In this article, you will learn how to efficiently use the mask() function in various data manipulation scenarios. Discover how to apply conditions, integrate callable functions for dynamic replacements, and handle missing data within Pandas DataFrames.

Basic Usage of mask()

Applying a Simple Condition

  1. Create a sample DataFrame.

  2. Define a simple condition.

  3. Use the mask() function to replace values meeting the condition.

    python
    import pandas as pd
    df = pd.DataFrame({
        'A': range(1, 6),
        'B': range(10, 0, -2)
    })
    masked_df = df.mask(df > 3, 'Above 3')
    print(masked_df)
    

    This code snippet masks entries greater than 3 in the DataFrame df by replacing them with the string 'Above 3'. It demonstrates the fundamental application of mask()—swapping out values that meet a certain criterion with a new value.

Masking with a Callable Function

  1. Employ a function that depends on DataFrame values.

  2. Utilize this function within mask().

    python
    df = pd.DataFrame({
        'data': range(5)
    })
    def calculate(value):
        return value * 2 if value > 2 else value
    
    masked_df = df['data'].mask(df['data'] > 2, calculate)
    print(masked_df)
    

    Using a callable within mask(), this approach allows for dynamic calculation of the replacement values, where entries greater than 2 in the 'data' column are doubled.

Advanced Masking Techniques

Masking Based on External Criteria

  1. Assume an external list to compare with DataFrame indices.

  2. Apply mask() based on this external criterion.

    python
    df = pd.DataFrame({
        'A': range(5),
        'B': list('abcde')
    })
    external_criteria = [0, 2, 4]
    
    masked_df = df.mask(df.index.isin(external_criteria), 'Selected')
    print(masked_df)
    

    Applying mask() with an index-wise condition can be particularly useful for cases where the inclusion criterion stems from external computations or datasets.

Combined Conditions

  1. Combine multiple conditions using logical operators.

  2. Replace values meeting these conditions.

    python
    df = pd.DataFrame({
        'A': range(10),
        'B': range(20, 30)
    })
    masked_df = df.mask((df['A'] < 5) & (df['B'] > 25), 'Condition Met')
    print(masked_df)
    

    This example combines two conditions before applying the mask, showcasing flexibility in handling more complex filtering requirements.

Using mask() with Missing Data

Handling NaN Values with Conditional Replacements

  1. Work with a DataFrame containing NaNs.

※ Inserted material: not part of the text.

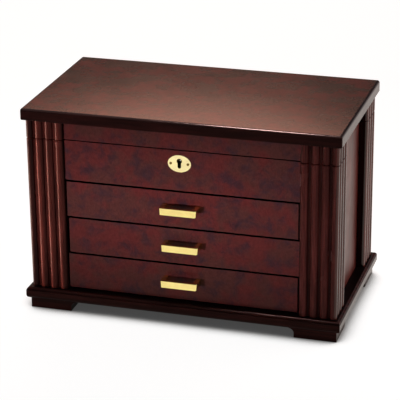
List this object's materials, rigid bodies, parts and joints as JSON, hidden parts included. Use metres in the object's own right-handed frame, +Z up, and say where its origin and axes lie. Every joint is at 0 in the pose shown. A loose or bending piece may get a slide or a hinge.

  2. Use mask() to replace NaN entries conditionally.

    python
    df = pd.DataFrame({
        'Values': [1, 2, None, 4],
        'State': ['NY', 'NY', 'CA', 'CA']
    })
    masked_df = df['Values'].mask(df['Values'].isna(), df['Values'].fillna(0))
    print(masked_df)
    

    This scenario focuses on replacing NaN values based on the requirement to fill them with zeros only in certain conditions (demonstrated with simplicity here). The mask function is very versatile when handling missing data based on other columns or conditions in the DataFrame.

Conclusion

The mask() function in Pandas is a robust tool for replacing DataFrame elements based on specific conditions. Whether you're dealing with basic replacements, dynamic function-based conditions, or complex masking logic, this function streamlines the process of data transformation in Python. By mastering the techniques discussed, you ensure that your data manipulation processes are both efficient and adaptable to varying analysis needs.